A poor bill auction (Letes) yesterday appears to have triggered a dramatic response by Argentina. It seeks to “reprofile” its debt. It insists on using the term instead of restructuring, which sounds more ominous because it is negotiating to extend maturities rather than interest rates. It is seeking a voluntary extension of maturities of $50 bln of long-term debt and wants to defer payment on $7 bln of short-term debt. President Macri also intends to extend the terms of $44 bln of obligations to the IMF. Institutions may be on the hook, but individual investors may be exempted. Opposition leader Fernandez is expected to address the government’s proposal today. The dollar rose about 3.2% against the peso yesterday. It was the sixth consecutive advance and the most in about two weeks.
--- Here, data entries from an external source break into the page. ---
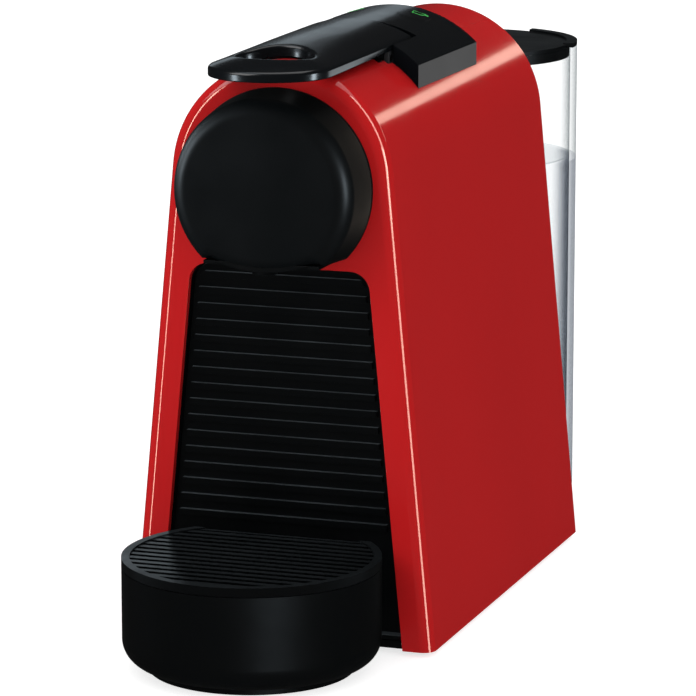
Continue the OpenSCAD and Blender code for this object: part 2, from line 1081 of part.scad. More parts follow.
module cage_carrier() {
    color(dark)
        difference() {
            union() {
                block(-16.3, 16.3, cage_back, cage_back + 6, 143, 176);
                block(-21.5, 21.5, cage_back, cage_back + 6, 143, 149);
                both_sides()
                    block(11, 16.3, carrier_y - 4, cage_back + 1, carrier_z - 4, carrier_z + 4);
            }
            rod_y(0, head_z, cage_r + 0.02, cage_front, cage_back);
            rod_y(0, head_z, 2, cage_back - 1, cage_back + 7);
        }
}

module piercing_blades() {
    seat = cage_back - 2.4;
    color(steel) {
        difference() {
            rod_y(0, head_z, 12, seat - 0.8, seat);
            rod_y(0, head_z, 3, seat - 2, seat + 1);
        }
        for (a = [90 : 120 : 330])
            translate([7 * cos(a), seat - 4.4, head_z + 7 * sin(a)])
                rotate([0, -a, 0])
                    translate([-1.6, 0, -0.4])
                        cube([3.2, 4, 0.8]);
    }
}

outer_shell();
rear_cover();
base_plate();
rubber_feet();
base_screws();
bay_liner();
inner_frame();
head_collar();
head_cover();
spout_bridge();
spout_nozzle();
brew_head_block();
extraction_plate();
plate_seal();
brew_frame();
capsule_guide();
water_fitting();
thermoblock();
heater_element();
thermostat();
thermal_fuse();
temperature_sensor();
pump_body();
pump_coil();
pump_mounts();
pump_bracket();
flow_meter_body();
flow_meter_cap();
suction_hose();
pressure_hose();
brew_hose();
inlet_hose();
main_board();
board_relay();
board_capacitor();
cord_gland();
tank_dock();
dock_seal();
control_panel();
panel_chassis();
switch_board();
lever_hinge_pins();
lever_cover();
lever_frame();
link_pins();
link_rods();
capsule_cage();
cage_carrier();
piercing_blades();
water_tank();
valve_guide();
tank_valve();
tank_lid();
capsule_container();
drip_base();
drip_grid();
espresso_button();
lungo_button();
flow_meter_rotor();
pump_piston();
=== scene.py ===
import json
import math

import bmesh
import bpy
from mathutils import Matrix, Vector


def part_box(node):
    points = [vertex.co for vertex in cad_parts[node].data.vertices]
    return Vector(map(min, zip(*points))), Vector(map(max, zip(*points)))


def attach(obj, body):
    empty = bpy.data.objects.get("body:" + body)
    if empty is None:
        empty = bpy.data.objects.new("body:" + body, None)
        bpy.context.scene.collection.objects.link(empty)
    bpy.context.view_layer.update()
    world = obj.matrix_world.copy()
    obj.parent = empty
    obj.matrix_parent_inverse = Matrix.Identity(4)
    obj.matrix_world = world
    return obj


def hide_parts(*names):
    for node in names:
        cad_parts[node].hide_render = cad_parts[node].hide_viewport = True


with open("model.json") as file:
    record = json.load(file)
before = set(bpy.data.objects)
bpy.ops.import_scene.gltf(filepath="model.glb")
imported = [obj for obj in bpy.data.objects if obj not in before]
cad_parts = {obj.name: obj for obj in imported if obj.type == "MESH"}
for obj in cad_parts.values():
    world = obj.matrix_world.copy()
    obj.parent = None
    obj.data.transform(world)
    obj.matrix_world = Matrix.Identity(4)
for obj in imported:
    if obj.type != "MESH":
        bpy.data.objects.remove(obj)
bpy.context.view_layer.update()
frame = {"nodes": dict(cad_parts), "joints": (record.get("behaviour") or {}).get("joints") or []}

MM = 0.001
# Distance by which cutters pass an open face or stay clear of a covered end.
CLEAR = 3 * MM
# Width of the rounded edges of the casing and the panel.
COVER_EDGE = 0.7 * MM

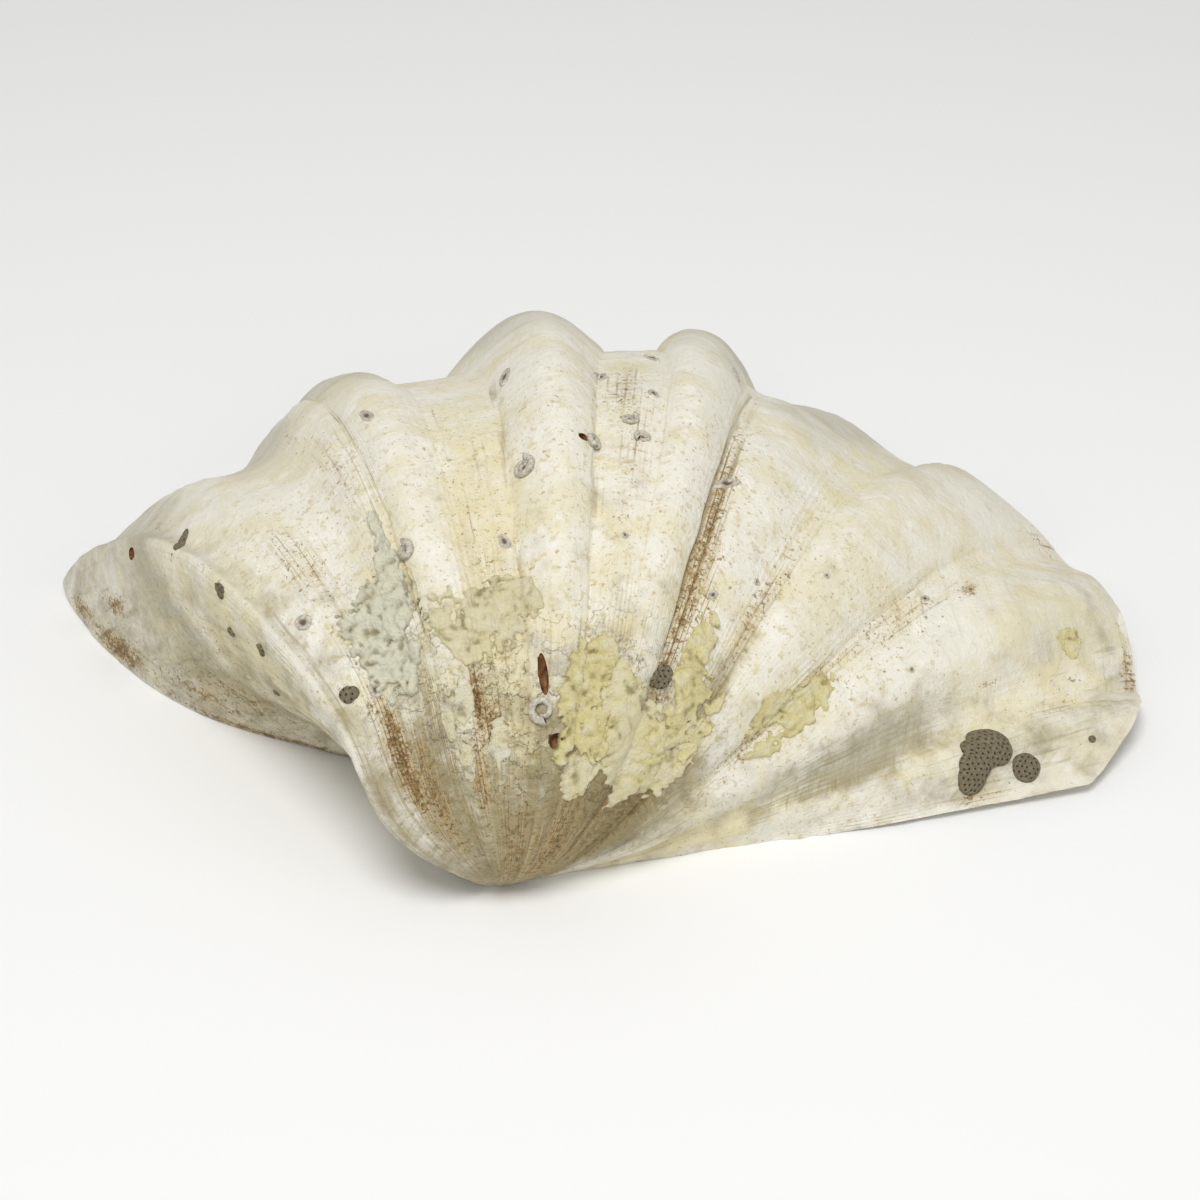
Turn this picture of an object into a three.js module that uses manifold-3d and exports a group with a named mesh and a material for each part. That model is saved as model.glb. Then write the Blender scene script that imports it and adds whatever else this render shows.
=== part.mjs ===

We would not read much in the fact that the US dollar is posting an outside day against the Canadian dollar. Its performance in North America today will be important for the near-term technical outlook. A close below CAD1.3280 could signal a test on the lower end of the greenback’s recent range, which comes in around CAD1.3220. The key to the medium-term outlook may be CAD1.3180-CAD1.3200. The markets may be cautious ahead of next week’s central bank meeting on ideas that it would likely have to soften its language if it’s going to cut rates in October, which is about 2/3 discounted. Mexico’s central bank cut this year’s growth forecast to 0.2%-0.7% from 0.8%-1.8%. Private-sector forecasts are for 2019 year-over-year growth of 0.7%. The dollar jumped above MXN20.25 in late Asian turnover, but sellers emerged and pushed the greenback to MXN20.15, where it is straddling pending the North American session. The dollar has risen about 5.25% against the peso this month, its best performance since last October (8.6%). We expect levered participants to be attracted to the carry play again soon.